Es el jazz del siglo XXI que el San Juan Evangelista sigue
acercándonos concierto tras concierto.
Shai Maestro tocaba con precisión, estilo y pureza,
dejando patentes las diferencias entre distintas velocidades
y niveles de intensidad con claridad y exactitud. En sus
solos se recreaba en tesituras concretas del piano (sin
abusar de arpegios ni escalas), se adornaba con trémolos,
buscaba progresiones exóticas o citaba “A Love
Supreme” en distintos tonos con una sencillez pasmosa.
Amir Bresler parece ser el batería que Cohen llevaba
tiempo buscando. Se mueve como pez en el agua en el intrincado
tejido rítmico de sus composiciones, aporta y recoge
ideas, sabe callar cuando la ocasión lo requiere
y no es nada ruidoso.
De Avishai Cohen poco se puede decir que no esté
dicho ya. Subrayar, en todo caso, lo estratosférico
de su técnica y cómo el tiempo le ha hecho
crecer en madurez y en tablas escénicas. Además
de improvisar con sentido melódico a velocidades
endiabladas y mostrar una afinación prácticamente
perfecta (incluso en la octava más aguda de su instrumento),
Cohen supo empatizar con un público que, además,
le trató como a una estrella desde el principio.

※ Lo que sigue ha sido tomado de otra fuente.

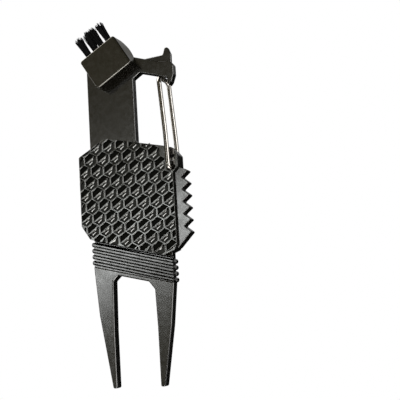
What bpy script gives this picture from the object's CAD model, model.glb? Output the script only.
"""The looks of a divot repair tool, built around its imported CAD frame.

Shapes are drawn in millimetres from the centre of the marker seat: X towards the comb, -Y the honeycomb
side, +Y the marker side and Z towards the brush. Each piece is then carried into the frame, in metres.
"""

import math
import random

import bpy
from mathutils import Matrix, Vector


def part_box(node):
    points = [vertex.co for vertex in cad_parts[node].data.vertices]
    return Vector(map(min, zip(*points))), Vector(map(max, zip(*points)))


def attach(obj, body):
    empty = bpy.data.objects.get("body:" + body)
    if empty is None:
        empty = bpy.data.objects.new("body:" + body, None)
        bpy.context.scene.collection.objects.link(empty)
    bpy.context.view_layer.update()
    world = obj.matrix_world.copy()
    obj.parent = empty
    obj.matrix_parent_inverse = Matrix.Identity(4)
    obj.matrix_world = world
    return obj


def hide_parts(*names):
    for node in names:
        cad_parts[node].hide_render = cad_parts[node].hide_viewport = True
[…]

Cantó con mesura, utilizó el contrabajo con
fines percusivos, mostró concentración y se
divirtió muchísimo.
Mediado el concierto Avishai invitó al escenario
a Sandra Carrasco, cantaora flamenca en cuyo CD de próxima
aparición colabora el contrabajista israelí.
Visiblemente nerviosa mientras esperaba su turno, se incorporó
al discurso del trío ofreciendo un cante por seguiriyas
adaptado a métrica ternaria (asesoramiento flamenco
a cargo de Juan José González. Gracias). El
experimento funcionó. La onubense impostó
una voz clara, limpia y bien afinada, pero muy profunda,
muy flamenca. Más aplausos.
El final del concierto rozó la apoteosis. El trío
seguía haciendo de las suyas sin decaer en recursos,
con conocimiento mutuo e inmediata capacidad de reacción
a las sugerencias de cada uno de sus miembros. Además
del obligado tema original, el primer bis incluyó
la dudosa versión a voz y contrabajo de “Alfonsina
y el mar” (muy aplaudida, no obstante, por el respetable)

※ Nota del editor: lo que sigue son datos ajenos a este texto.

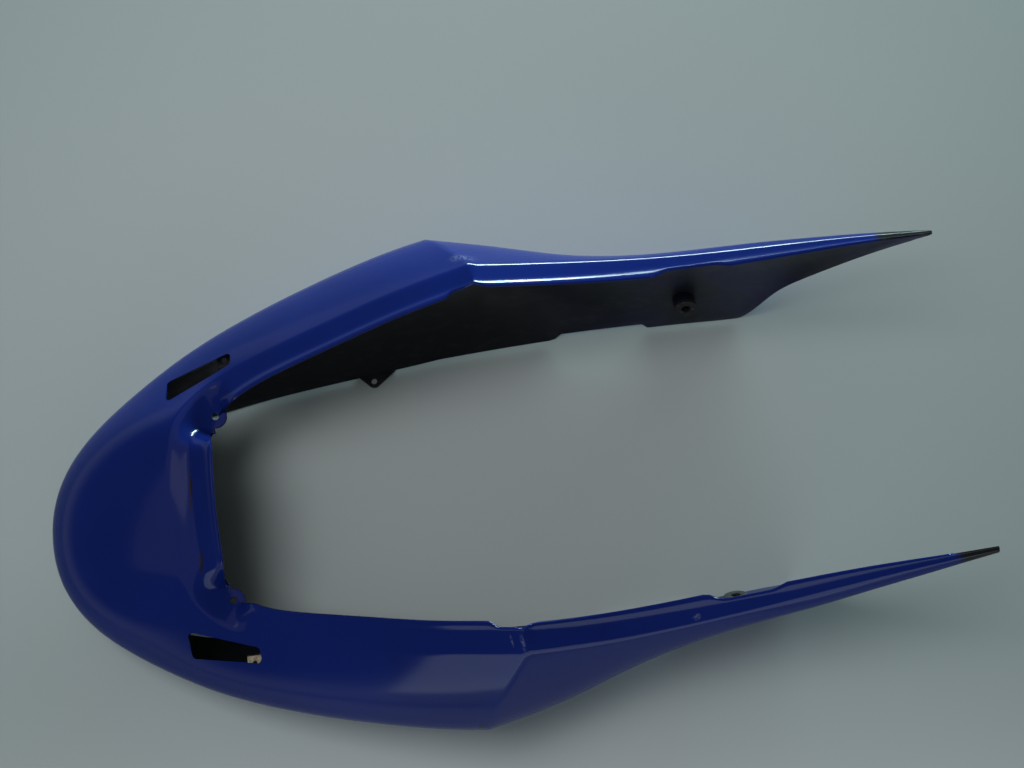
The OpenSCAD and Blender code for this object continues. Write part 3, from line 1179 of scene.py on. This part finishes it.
class NodeTree(NodeMaker):
    """A Geometry Nodes tree with named inputs, run once into a plain mesh."""

    def __init__(self, name: str) -> None:
        """Start an empty tree that gives one geometry.

        Args:
            name: The tree's name.
        """
        super().__init__(bpy.data.node_groups.new(name, "GeometryNodeTree"))
        kind = "NodeSocketGeometry"
        self.tree.interface.new_socket("Geometry", in_out="OUTPUT", socket_type=kind)
        self.inputs = self.add("NodeGroupInput")
        self.output = self.add("NodeGroupOutput")
        self.values: dict[str, float] = {}

    def size(self, name: str, value: float) -> bpy.types.NodeSocket:
        """Add a named size to the tree's inputs.

        Args:
            name: What the size is called.
            value: Its value in metres.

        Returns:
            The socket that gives it.
        """
        socket = self.tree.interface.new_socket(name, in_out="INPUT", socket_type="NodeSocketFloat")
        self.values[socket.identifier] = value
        return self.inputs.outputs[name]

    def vector(self, x: object, y: object, z: object) -> bpy.types.NodeSocket:
        """A vector from three numbers or sockets."""
        return self.add("ShaderNodeCombineXYZ", X=x, Y=y, Z=z).outputs[0]

    def line(self, start: Sequence[object], end: Sequence[object]) -> bpy.types.NodeSocket:
        """A straight curve between two points of numbers or sockets."""
        kind = "GeometryNodeCurvePrimitiveLine"
        return self.add(kind, Start=self.vector(*start), End=self.vector(*end)).outputs[0]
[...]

y un “Vámonos p’al monte” de Eddie
Palmieri donde parte de los asistentes salieron a bailar,
animados por Cohen y sus muchachos. De segundo bis, una
insolente y divertida versión de “Bésame
mucho”.
Y como siempre suele pasar en el San Juan Evangelista (más,
incluso, esta vez), la sensación final fue de gusto,
de sobrecogimiento, de saberse parte de algo especial, de
algo indescriptible. No solo de una historia evidente (40
años, repito), sino del germen de una cultura que
sigue creciendo y que sigue siendo de todos. ¿Todavía
alguien duda que el Johnny es un Bien de Interés
Cultural? Concédanselo. Concédanselo ya.